Finally, it has happened to me… (AP Photo/Charlie Neibergall)

For the fourth time in the past five years, a former member of the Bullets/Wizards organization has been elected into the Naismith Memorial Basketball Hall of Fame. One of the league’s most prolific scorers of his era, Bernard King joins college coaches Rick Pitino and Jerry Tarkanian, former Seattle SuperSonics guard Gary Payton and former Virginia star Dawn Staley among the 12 inductees.

Though he is beloved mostly for his time as a New York Knick — where he had his best years and most memorable games — King actually rejuvenated his career in Washington after recovering from a devastating right knee injury.

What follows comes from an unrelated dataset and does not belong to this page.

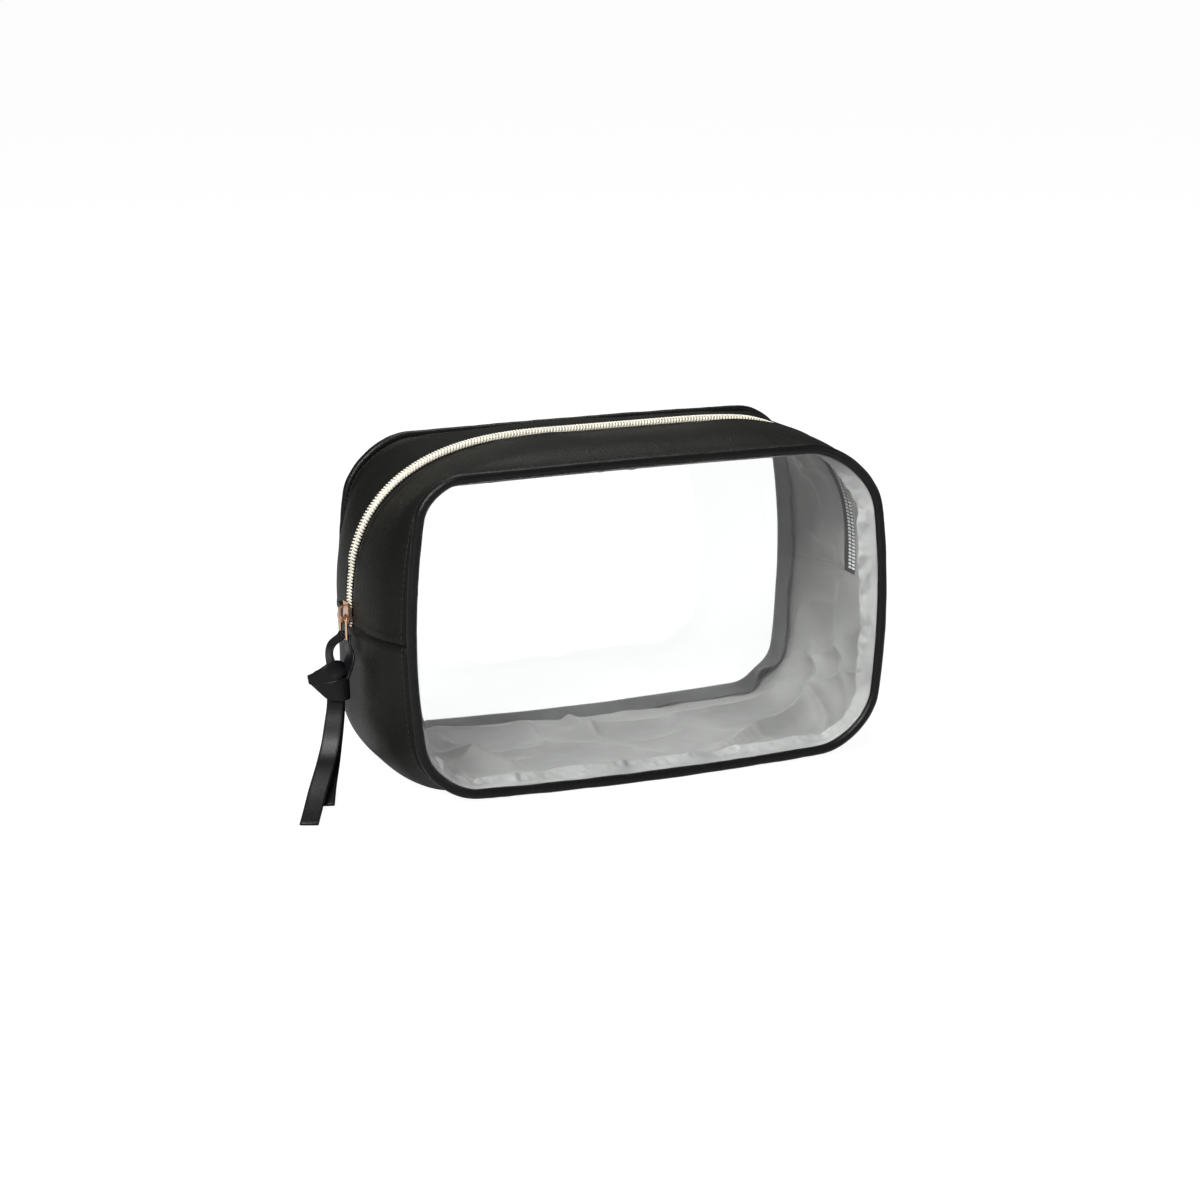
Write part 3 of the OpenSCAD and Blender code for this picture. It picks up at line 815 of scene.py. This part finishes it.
def all_stitches():
    """The topstitching beside the pipings, and the coils' stitching inside."""
    for side, word in ((-1, "front"), (1, "back")):
        for top in (True, False):
            y = side * (SEAM_Y - SEAM_RIDGE - 0.8 * MM)
            p, n = wall(np.array([y - 0.5 * MM, y, y + 0.5 * MM]), 600, top)
            relief = leather_relief(p, SEAM_Y - np.abs(p[..., 1]), top)[:, 1:2]
            row = p[:, 1] + n[:, 1] * (relief + 0.02 * MM)
            row[:, 2] = np.maximum(row[:, 2], 0.3 * MM)
            stitches(f"topstitch_{word}_{'upper' if top else 'lower'}", row, n[:, 1], 3 * MM, 0.2 * MM,
                     BLACK_THREAD, "leather", None if top and side < 0 else "bag")
        for far in (1.2, 2.7):
            y = side * far * MM
            p, n = wall(np.array([y - 0.3 * MM, y, y + 0.3 * MM]), 500, True)
            row = p[:, 1] - n[:, 1] * (TAPE_DEPTH + TAPE_T + 0.08 * MM)
            stitches(f"coil_stitch_{word}_{int(far)}", row, -n[:, 1], 1.8 * MM, 0.42 * MM, PALE_THREAD,
                     "zip_tape", None if side < 0 else "bag")


# --- Slider, strap and knot --------------------------------------------------


def finish_metal():
    """The kept CAD pieces of the zipper: rose gold, with their edges a little rounded."""
    for name, material in (("slider", ROSE_GOLD), ("pull_ring", ROSE_GOLD), ("zip_end_stop", COIL)):
        obj = frame["nodes"][name]
        for place_for_material in obj.material_slots:
            place_for_material.material = material
        edge = obj.modifiers.new("edges", "BEVEL")
        edge.width, edge.segments, edge.limit_method = 0.2 * MM, 2, "ANGLE"
        edge.angle_limit = math.radians(35)


STRAP_W, STRAP_T = 7.6 * MM, 1.2 * MM
RING_BAR_R = 0.65 * MM
LOOP_ROOM = 0.35 * MM                     # between the ring's bar and the strap round it
KNOT = np.array([-143.5, -5.5, 52.3]) * MM
KNOT_WAYS = np.array([[0.927, -0.374, 0], [0, 0, 1], [-0.374, -0.927, 0]])
TAIL_SIDE = np.array([0.907, -0.421, 0])
FRONT_ROUTE = [(-141.9, -7.7, 44.8), (-142.3, -8.5, 39.4), (-143.5, -9.9, 33.9), (-146.2, -12.8, 24.2),
               (-150.6, -18.1, 15.8), (-157.7, -29.4, 8), (-164, -42.6, 3.6), (-169.8, -56, 1.4)]
REAR_ROUTE = [(-140.1, -4.4, 44.8), (-140.5, -4.9, 39.4), (-141.5, -5.9, 33.9), (-143.3, -7.3, 24.1),
              (-146, -11.2, 14.5), (-150.7, -20.6, 6.3), (-155.6, -33.5, 1.7)]


def tail(name, route, node_name):
    """One tail of the strap, from inside the knot to its cut end near the floor."""
    inside = np.array(route[0]) + (0.3, 1.0, 4)
    line = smooth_line(np.vstack([inside, route]) * MM, 60)
    across = np.broadcast_to(TAIL_SIDE, line.shape)
    squeeze = 1 - 0.18 * bell(lengths(line), 0.012)
    rings = flat_rings(line, across, STRAP_W * squeeze, STRAP_T, 8)
    rings[..., 2] = np.maximum(rings[..., 2], 0.1 * MM)
    piece = tube_piece(rings, STRAP_LEATHER, "strap", name=name, body="strap", nodes=(node_name,))


def ribbon(name, pairs, count, **more):
    """A strap given by pairs of points on its two edges, in the knot's own directions, in mm."""
    pairs = np.array(pairs, float)
    edges = [KNOT + smooth_line(pairs[:, k], count) @ KNOT_WAYS * MM for k in (0, 1)]
    share = np.linspace(0, 1, 7)[None, :, None]
    outer = edges[0][:, None] * (1 - share) + edges[1][:, None] * share
    n = unit(np.cross(np.gradient(outer, axis=0), np.gradient(outer, axis=1)))
    tube_piece(slab_rings(outer, n, STRAP_T), STRAP_LEATHER, "strap", name=name, body="strap", **more)


def knot():
    """The overhand knot: a band round the front, the fold at its left, and the core inside."""
    ribbon("knot_band", [((3, 2, -5), (4, -6, -4.5)), ((8.2, 2.2, -2.5), (8.6, -7.4, -2)),
                         ((8.6, 1.7, 1.5), (9.0, -8.0, 1.8)), ((3.5, 0.8, 4.4), (5, -8.4, 4.4)),
                         ((-3.0, -0.7, 4.0), (-0.5, -7.8, 4.0)), ((-7.2, -1.3, 1.9), (-5.2, -4.6, 2.2)),
                         ((-9.4, -0.9, 0.2), (-9.0, -1.8, 0.2))], 50, nodes=("strap_knot",))
    ribbon("knot_fold", [((-9.8, 2.3, 0.2), (-9.2, -0.9, 0.4)), ((-6.5, 4.2, 1.8), (-5.4, -1.1, 2.2)),
                         ((-2.6, 7.0, 2.4), (0.5, 0.2, 3.2)), ((-0.5, 8.2, 1.6), (4.1, 1.6, 3.0)),
                         ((2.5, 8.8, -0.5), (7.0, 3.4, 1.0)), ((5.0, 7.6, -3.5), (8.2, 3.0, -2.5))], 50)
    ribbon("knot_back", [((-9.6, 2.0, -0.6), (-9.0, -1.6, -0.6)), ((-6, 4.0, -2.6), (-5, -3.6, -2.6)),
                         ((0, 5.5, -4.4), (0, -6.5, -4.2)), ((4.5, 5.5, -4.8), (4.5, -6.5, -4.4))], 40)
    steps, sides = 14, 20
    q = np.linspace(0.06, math.pi - 0.06, steps)
    turn = np.linspace(0, 2 * math.pi, sides, endpoint=False)
    ball = np.stack([np.sin(q)[:, None] * np.cos(turn) * 5.4 + 2.6,
                     np.broadcast_to(np.cos(q)[:, None] * 7.2, (steps, sides)),
                     np.sin(q)[:, None] * np.sin(turn) * 3.2 - 0.2], -1)
    tube_piece(KNOT + ball @ KNOT_WAYS * MM, STRAP_LEATHER, "strap", name="knot_core", body="strap")


def strap_loop():
    """The strap's loop, from the knot up round the ring's bar and back into the knot."""
    ring_lo, ring_hi = (np.array(c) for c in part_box("pull_ring"))
    bar = np.array([(ring_lo[0] + ring_hi[0]) / 2, 0, ring_lo[2] + RING_BAR_R]) / MM
    over = (RING_BAR_R + LOOP_ROOM + STRAP_T / 2) / MM
    bend = [bar + (over * math.cos(q), 0, over * math.sin(q)) for q in np.radians([170, 130, 90, 50, 10])]
    left = [(-140.5, -6.0, 53.7), (-142.3, -4.6, 59.7), (-142.6, -2.6, 64.6), (-140.6, -1.0, 68.6)]
    right = [(-133.4, -1.6, 68.6), (-133.3, -4.2, 64.1), (-134.7, -6.6, 59.7), (-137.7, -7.6, 53.7)]
    line = smooth_line(np.array(left + [tuple(b) for b in bend] + right) * MM, 110)
    near_knot = smooth_step(-line[:, 2], -0.067, -0.055)[:, None]
    across = np.array([0, 1.0, 0]) * (1 - 0.5 * near_knot) - TAIL_SIDE * 0.5 * near_knot
    width = STRAP_W * (1 - 0.25 * near_knot[:, 0])
    rings = flat_rings(line, across, width, STRAP_T, 8)
    piece = tube_piece(rings, STRAP_LEATHER, "strap", name="strap_loop_band", body="strap",
                       nodes=("strap_loop",))


def seam_tab():
    """The folded end of the seam's tape, pressed against the strip beside the zipper."""
    lo, hi = (np.array(c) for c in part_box("seam_tab"))
    zs = np.linspace(lo[2], hi[2], 9)
    ys = np.linspace(lo[1] + 0.5 * MM, hi[1] - 0.5 * MM, 9)
    outer = np.empty((len(ys), len(zs), 3))
    for i, y in enumerate(ys):
        sag = SIDE_CROWN * (crown(0) - crown(y))
        lift = 0.9 * MM + 0.35 * MM * np.sin((zs - lo[2]) / (hi[2] - lo[2]) * math.pi)
        outer[i] = np.stack([sag - lift - GUSSET_HI[0], np.full(len(zs), y), zs], 1)
    n = np.broadcast_to(np.array([-1.0, 0, 0]), outer.shape)
    tube_piece(slab_rings(outer, n, 0.8 * MM), LEATHER, "leather", name="seam_tab_fold", body="bag",
               nodes=("seam_tab",))


# --- Camera, floor and light -------------------------------------------------


AIM = (0, 0, 0.0764)                      # what the camera looks at
LAMPS = (("key", (-1.1, -1.2, 1.3), 0.8, 44), ("top", (0.1, 0.5, 1.6), 0.9, 12),
         ("side", (1.6, -0.9, 0.7), 0.7, 4))   # where each is, its width and its power
LAMP_AIM = (0, 0, 0.08)
FLOOR_SIZE = 16.0                         # from its middle to its edge
FLOOR_WHITE = 0.77                        # how much of the floor's look is plain white
SURROUND_LIGHT = 0.12
SEEN_STRENGTH = 1.25


def camera():
    """The picture's view: azimuth and elevation in degrees, and a little roll."""
    azimuth, elevation, roll, distance = (math.radians(-22.0), math.radians(14.2),
                                          math.radians(-0.33), 1.364)
    back = np.array([math.sin(azimuth) * math.cos(elevation),
                     -math.cos(azimuth) * math.cos(elevation), math.sin(elevation)])
    right = unit(np.cross(-back, [0, 0, 1]))
    up = np.cross(back, right)
    side = math.cos(roll) * right + math.sin(roll) * up
    over = math.cos(roll) * up - math.sin(roll) * right
    data = bpy.data.cameras.new("camera")
    data.lens, data.sensor_width, data.clip_start = 84.85, 36, 0.05
    data.shift_x, data.shift_y = -0.0097, -0.0020
    obj = bpy.data.objects.new("camera", data)
    turned = Matrix(np.stack([side, over, back], 1).tolist()).to_4x4()
    turned.translation = (np.array(AIM) + back * distance).tolist()
    obj.matrix_world = turned
    scene.collection.objects.link(obj)
    scene.camera = obj


def soft_light(name, place_at, size, power):
    """A round lamp of that width and power, turned towards the bag."""
    data = bpy.data.lights.new(name, "AREA")
    data.shape, data.size, data.energy = "DISK", size, power
    obj = bpy.data.objects.new(name, data)
    z = unit(np.array(place_at, float) - LAMP_AIM)
    x = unit(np.cross([0, 0, 1], z))
    turned = Matrix(np.stack([x, np.cross(z, x), z], 1).tolist()).to_4x4()
    turned.translation = place_at
    obj.matrix_world = turned
    scene.collection.objects.link(obj)


def seen_white(tree, dim, white):
    """A share of white where the eye sees it, straight or through the windows, and dim as a light.
    A ray that has left cloth or leather sees only the dim light, also through a window."""
    ray = node(tree, "LightPath")
    seen = node(tree, "Math", {0: ray.outputs["Is Camera Ray"], 1: ray.outputs["Is Transmission Ray"]},
                operation="MAXIMUM")
    straight = node(tree, "Math", {0: ray.outputs["Diffuse Depth"], 1: 0.5}, operation="LESS_THAN")
    both = node(tree, "Math", {0: seen.outputs["Value"], 1: straight.outputs["Value"]},
                operation="MULTIPLY")
    share = node(tree, "Math", {0: both.outputs["Value"], 1: white}, operation="MULTIPLY")
    bright = node(tree, "Emission", {"Color": (1, 1, 1, 1), "Strength": SEEN_STRENGTH})
    return node(tree, "MixShader", {0: share.outputs["Value"], 1: dim, 2: bright.outputs[0]}).outputs[0]


def studio():
    """A pale floor that runs out to a white surround, and soft lights."""
    mesh = bpy.data.meshes.new("floor")
    corners = [(x * FLOOR_SIZE, y * FLOOR_SIZE, 0) for x, y in ((-1, -1), (1, -1), (1, 1), (-1, 1))]
    mesh.from_pydata(corners, [], [(0, 1, 2, 3)])
    material, tree, shader = new_material("pale_floor", Roughness=0.9, Base_Color=grey(0.6))
    tree.links.new(seen_white(tree, shader.outputs[0], FLOOR_WHITE),
                   tree.nodes["Material Output"].inputs["Surface"])
    mesh.materials.append(material)
    floor = bpy.data.objects.new("floor", mesh)
    floor.location.z = -0.0002
    scene.collection.objects.link(floor)
    world = bpy.data.worlds.new("white_surround")
    world.use_nodes = True
    tree = world.node_tree
    dim = tree.nodes["Background"]
    dim.inputs["Color"].default_value = (1, 1, 1, 1)
    dim.inputs["Strength"].default_value = SURROUND_LIGHT
    tree.links.new(seen_white(tree, dim.outputs[0], 1.0), tree.nodes["World Output"].inputs["Surface"])
    scene.world = world
    scene.view_settings.view_transform = "Standard"
    for name, place_at, size, power in LAMPS:
        soft_light(name, place_at, size, power)


# --- Everything --------------------------------------------------------------

camera()
tail("strap_tail_near", FRONT_ROUTE, "strap_tail_front")
tail("strap_tail_far", REAR_ROUTE, "strap_tail_rear")
strap_loop()
knot()
finish_metal()
seam_tab()
for side_of_bag in (-1, 1):
    window(side_of_bag)
    piping(side_of_bag)
    filler(side_of_bag)
    seam_binding(side_of_bag)
    gusset_upper(side_of_bag)
    zip_tape(side_of_bag)
    zip_coil(side_of_bag)
gusset_lower()
LINING_END = SEAM_Y - 1.4 * MM
lining("lining_front", np.linspace(-LINING_END, -6 * MM, 40), True, None, ("lining_front_upper",))
lining("lining_back", np.linspace(6 * MM, LINING_END, 40), True, "bag", ("lining_back_upper",))
lining("lining_lower", np.linspace(-LINING_END, LINING_END, 110), False, "bag", ("lining_bottom",))
all_stitches()
studio()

Few players were able to return from torn anterior cruciate ligaments when King suffered his injury in 1985, but he made a miraculous recovery with the Bullets after missing nearly two full seasons.

King averaged 22 points in four seasons in Washington, posting his best season in 1990-91, when he was an all-star starter at age 34 and finished third in scoring behind Michael Jordan and Karl Malone at 28.4 points per game and earned all-NBA third team honors. He had another knee surgery to clear some cartilage after that season and the Bullets waived him in January 1993.

After finishing that season with the New Jersey Nets — the team that drafted him seventh overall out of Tennessee in 1977 — King retired. In college, King starred as half of the Ernie and Bernie show with Wizards President Ernie Grunfeld.

In 14 seasons with the Nets, Utah Jazz, Golden State Warriors, Knicks and Bullets, King scored 19,655 points, made four all-star teams (1982, 1984, 1985 and 1991), and was named all-NBA first team twice. He won the scoring title in 1985 and retired with a career average of 22.5 points.

Former Wizards/Bullets Michael Jordan, the late Gus Johnson and Ralph Sampson have all entered the Hall of Fame in the past four induction ceremonies. King will be honored on Sept. 8 in Springfield, Mass.